■ Exercise aim:
Write down each entry again, exactly as it reads.

■ Data for processing:
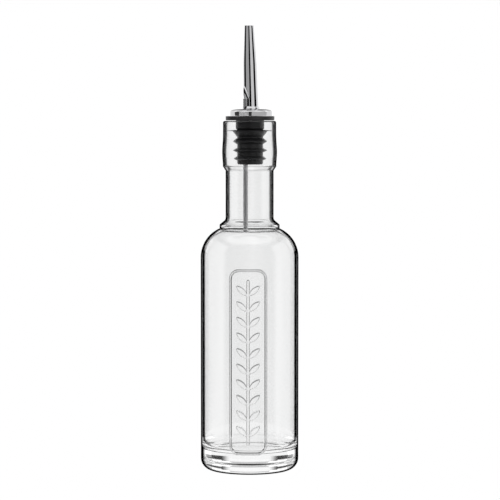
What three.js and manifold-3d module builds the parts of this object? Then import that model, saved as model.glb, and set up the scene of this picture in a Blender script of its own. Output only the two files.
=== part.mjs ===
// A clear glass oil bottle with a push-in pourer: the bottle, a black rubber stopper
// with fins, a polished steel cap, a tapered steel spout and a thin steel air tube.
// Millimetres, +Z up, the origin on the floor under the middle of the bottle.
// The raised panel faces -Y.

import * as THREE from "three";
import { mergeVertices } from "three/addons/utils/BufferGeometryUtils.js";
import Module from "manifold-3d";

const wasm = await Module();
wasm.setup();

// Bottle: outside
const HEIGHT = 200;
const BODY_RADIUS = 28;
const HEEL_RADIUS = 6.5;
const FOOT_WIDTH = 2.5;
const PUSH_UP = 2.4;
const SHOULDER_RADIUS = 18;
const COLLAR_RADIUS = 17.15;
const COLLAR_BOTTOM = 138.6;
const COLLAR_TOP = 141.3;
const COLLAR_EDGE = 0.6;
const NECK_RADIUS = 13.7;
const NECK_FILLET = 2.6;
const NECK_FOOT = 144.9;
const FINISH_BOTTOM = 171.7;
const FINISH_STEP = 2.3;
const FINISH_RADIUS = 15.15;
const FINISH_BULGE = 0.5;
const BULGE_HEIGHT = 182.3;
const BULGE_SPREAD = 5.8;
const LIP_EDGE = 1.0;
const LIP_INNER_EDGE = 0.5;

// Bottle: inside
const WALL = 1.5;
const FLOOR = 12.1;
const FLOOR_CROWN = 0.3;
const FLOOR_CORNER = 5;
const INNER_STEP_BOTTOM = 172.1;
const INNER_STEP_TOP = 174.4;
const INNER_COLLAR_TOP = 139.4;
const INNER_COLLAR_EDGE = 1.2;

// Raised panel on the front: a frame round a plain sprig
const RELIEF = 0.5;
const RELIEF_ROOT = 0.7;
const FRAME_BOTTOM = 12.0;
const FRAME_TOP = 117.0;
const FRAME_HALF_WIDTH = 10.95;
const FRAME_RIB = 1.6;
const FRAME_CORNER = 5.8;
const SPRIG_BOTTOM = 18;
const SPRIG_TOP = 110.5;
const STEM_WIDTH = 1.2;
const LEAF_PAIRS = 10;
const LEAF_LENGTH = 7.6;
const LEAF_WIDTH = 2.6;
const LEAF_SLOPE = THREE.MathUtils.degToRad(42);
const LEAF_GAP = 0.9;

// Stopper: each fin slopes from its root on the plug to its tip, both as [lower, upper] levels
const STOPPER_X = 0.25;
const FLANGE_RADIUS = 13.9;
const FLANGE_BOTTOM = 200.3;
const FLANGE_TOP = 202.7;
const FLANGE_EDGE = 0.3;
const SHANK_RADIUS = 8.1;
const SHANK_BOTTOM = 195.7;
const PLUG_RADIUS = 7.4;
const PLUG_BOTTOM = 175.2;
const PLUG_CHAMFER = 1.0;
const FINS = [
  { root: [177.5, 180.0], tip: [178.2, 178.9], radius: 9.15 },
  { root: [182.1, 184.5], tip: [182.8, 183.6], radius: 9.6 },
  { root: [186.7, 190.2], tip: [187.8, 189.0], radius: 9.6 },
];
const TOP_FIN = { root: [190.9, 195.0], tip: [193.8, 194.75], radius: 9.7 };
const SEAL_RADIUS = 13.1;
const SEAL_TOP = 194.5;
const SEAL_BOTTOM = 194.25;

// Metalwork
const METAL_X = 0.85;
const CAP_RADIUS = 12.2;
const CAP_TOP = 206.6;
const CAP_WALL_TOP = 204.9;
const CAP_PLATEAU = 7.6;
const CAP_EDGE = 0.2;
const SPOUT_TOP = 254.2;
const SPOUT_KNEE = 233;
const SPOUT_TIP_RADIUS = 2.7;
const SPOUT_KNEE_RADIUS = 3.85;
const SPOUT_BASE_RADIUS = 4.3;
const SPOUT_FOOT_RADIUS = 5.0;
const SPOUT_FOOT_EDGE = 0.4;
const SPOUT_FOOT_HEIGHT = 1.6;
const SPOUT_WALL = 0.45;
const SPOUT_LEAN = 1.4;
const SCOOP_RADIUS = 3.9;
const SCOOP_BOTTOM = 208.6;
const SCOOP_LENGTH = 12;
const SCOOP_TILT = THREE.MathUtils.degToRad(24);
const SCOOP_REACH = 4.9;

// Air tube, and the way for the oil past it through the stopper and the cap
const TUBE_X = -2.2;
const TUBE_Y = -1.8;
const TUBE_RADIUS = 1.38;
const TUBE_BORE = 0.95;
const TUBE_BOTTOM = 137.2;
const TUBE_TOP = 212.6;
const PLUG_BORE = 4.8;
const CAP_BORE = 3.75;
const CLEARANCE = 0.3;
const SEAT_GAP = 0.05;
const OVERRUN = 1;

// Facets round each turned piece
const BOTTLE_SIDES = 40;
const STOPPER_SIDES = 32;
const CAP_SIDES = 40;
const SPOUT_SIDES = 28;
const SCOOP_SIDES = 24;
const TUBE_SIDES = 16;

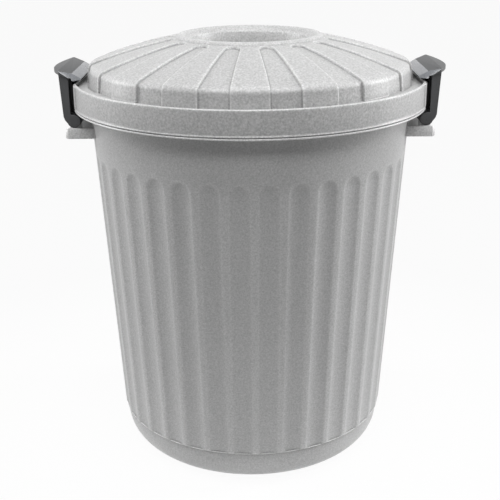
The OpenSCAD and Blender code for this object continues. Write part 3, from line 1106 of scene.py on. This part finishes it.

■ Task output:
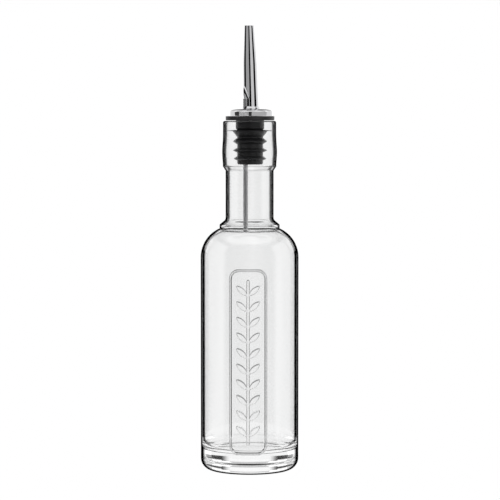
What three.js and manifold-3d module builds the parts of this object? Then import that model, saved as model.glb, and set up the scene of this picture in a Blender script of its own. Output only the two files.
=== part.mjs ===
// A clear glass oil bottle with a push-in pourer: the bottle, a black rubber stopper
// with fins, a polished steel cap, a tapered steel spout and a thin steel air tube.
// Millimetres, +Z up, the origin on the floor under the middle of the bottle.
// The raised panel faces -Y.

import * as THREE from "three";
import { mergeVertices } from "three/addons/utils/BufferGeometryUtils.js";
import Module from "manifold-3d";

const wasm = await Module();
wasm.setup();

// Bottle: outside
const HEIGHT = 200;
const BODY_RADIUS = 28;
const HEEL_RADIUS = 6.5;
const FOOT_WIDTH = 2.5;
const PUSH_UP = 2.4;
const SHOULDER_RADIUS = 18;
const COLLAR_RADIUS = 17.15;
const COLLAR_BOTTOM = 138.6;
const COLLAR_TOP = 141.3;
const COLLAR_EDGE = 0.6;
const NECK_RADIUS = 13.7;
const NECK_FILLET = 2.6;
const NECK_FOOT = 144.9;
const FINISH_BOTTOM = 171.7;
const FINISH_STEP = 2.3;
const FINISH_RADIUS = 15.15;
const FINISH_BULGE = 0.5;
const BULGE_HEIGHT = 182.3;
const BULGE_SPREAD = 5.8;
const LIP_EDGE = 1.0;
const LIP_INNER_EDGE = 0.5;

// Bottle: inside
const WALL = 1.5;
const FLOOR = 12.1;
const FLOOR_CROWN = 0.3;
const FLOOR_CORNER = 5;
const INNER_STEP_BOTTOM = 172.1;
const INNER_STEP_TOP = 174.4;
const INNER_COLLAR_TOP = 139.4;
const INNER_COLLAR_EDGE = 1.2;

// Raised panel on the front: a frame round a plain sprig
const RELIEF = 0.5;
const RELIEF_ROOT = 0.7;
const FRAME_BOTTOM = 12.0;
const FRAME_TOP = 117.0;
const FRAME_HALF_WIDTH = 10.95;
const FRAME_RIB = 1.6;
const FRAME_CORNER = 5.8;
const SPRIG_BOTTOM = 18;
const SPRIG_TOP = 110.5;
const STEM_WIDTH = 1.2;
const LEAF_PAIRS = 10;
const LEAF_LENGTH = 7.6;
const LEAF_WIDTH = 2.6;
const LEAF_SLOPE = THREE.MathUtils.degToRad(42);
const LEAF_GAP = 0.9;

// Stopper: each fin slopes from its root on the plug to its tip, both as [lower, upper] levels
const STOPPER_X = 0.25;
const FLANGE_RADIUS = 13.9;
const FLANGE_BOTTOM = 200.3;
const FLANGE_TOP = 202.7;
const FLANGE_EDGE = 0.3;
const SHANK_RADIUS = 8.1;
const SHANK_BOTTOM = 195.7;
const PLUG_RADIUS = 7.4;
const PLUG_BOTTOM = 175.2;
const PLUG_CHAMFER = 1.0;
const FINS = [
  { root: [177.5, 180.0], tip: [178.2, 178.9], radius: 9.15 },
  { root: [182.1, 184.5], tip: [182.8, 183.6], radius: 9.6 },
  { root: [186.7, 190.2], tip: [187.8, 189.0], radius: 9.6 },
];
const TOP_FIN = { root: [190.9, 195.0], tip: [193.8, 194.75], radius: 9.7 };
const SEAL_RADIUS = 13.1;
const SEAL_TOP = 194.5;
const SEAL_BOTTOM = 194.25;

// Metalwork
const METAL_X = 0.85;
const CAP_RADIUS = 12.2;
const CAP_TOP = 206.6;
const CAP_WALL_TOP = 204.9;
const CAP_PLATEAU = 7.6;
const CAP_EDGE = 0.2;
const SPOUT_TOP = 254.2;
const SPOUT_KNEE = 233;
const SPOUT_TIP_RADIUS = 2.7;
const SPOUT_KNEE_RADIUS = 3.85;
const SPOUT_BASE_RADIUS = 4.3;
const SPOUT_FOOT_RADIUS = 5.0;
const SPOUT_FOOT_EDGE = 0.4;
const SPOUT_FOOT_HEIGHT = 1.6;
const SPOUT_WALL = 0.45;
const SPOUT_LEAN = 1.4;
const SCOOP_RADIUS = 3.9;
const SCOOP_BOTTOM = 208.6;
const SCOOP_LENGTH = 12;
const SCOOP_TILT = THREE.MathUtils.degToRad(24);
const SCOOP_REACH = 4.9;

// Air tube, and the way for the oil past it through the stopper and the cap
const TUBE_X = -2.2;
const TUBE_Y = -1.8;
const TUBE_RADIUS = 1.38;
const TUBE_BORE = 0.95;
const TUBE_BOTTOM = 137.2;
const TUBE_TOP = 212.6;
const PLUG_BORE = 4.8;
const CAP_BORE = 3.75;
const CLEARANCE = 0.3;
const SEAT_GAP = 0.05;
const OVERRUN = 1;

// Facets round each turned piece
const BOTTLE_SIDES = 40;
const STOPPER_SIDES = 32;
const CAP_SIDES = 40;
const SPOUT_SIDES = 28;
const SCOOP_SIDES = 24;
const TUBE_SIDES = 16;

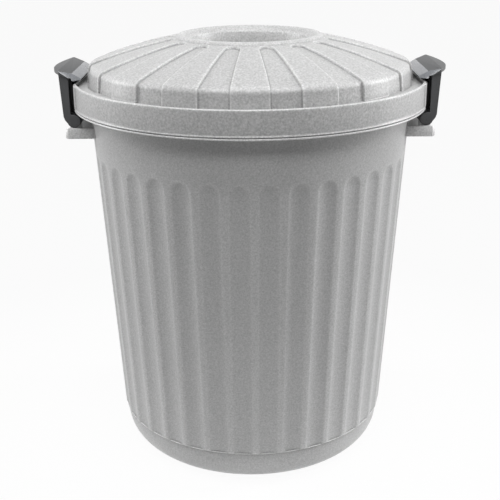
The OpenSCAD and Blender code for this object continues. Write part 3, from line 1106 of scene.py on. This part finishes it.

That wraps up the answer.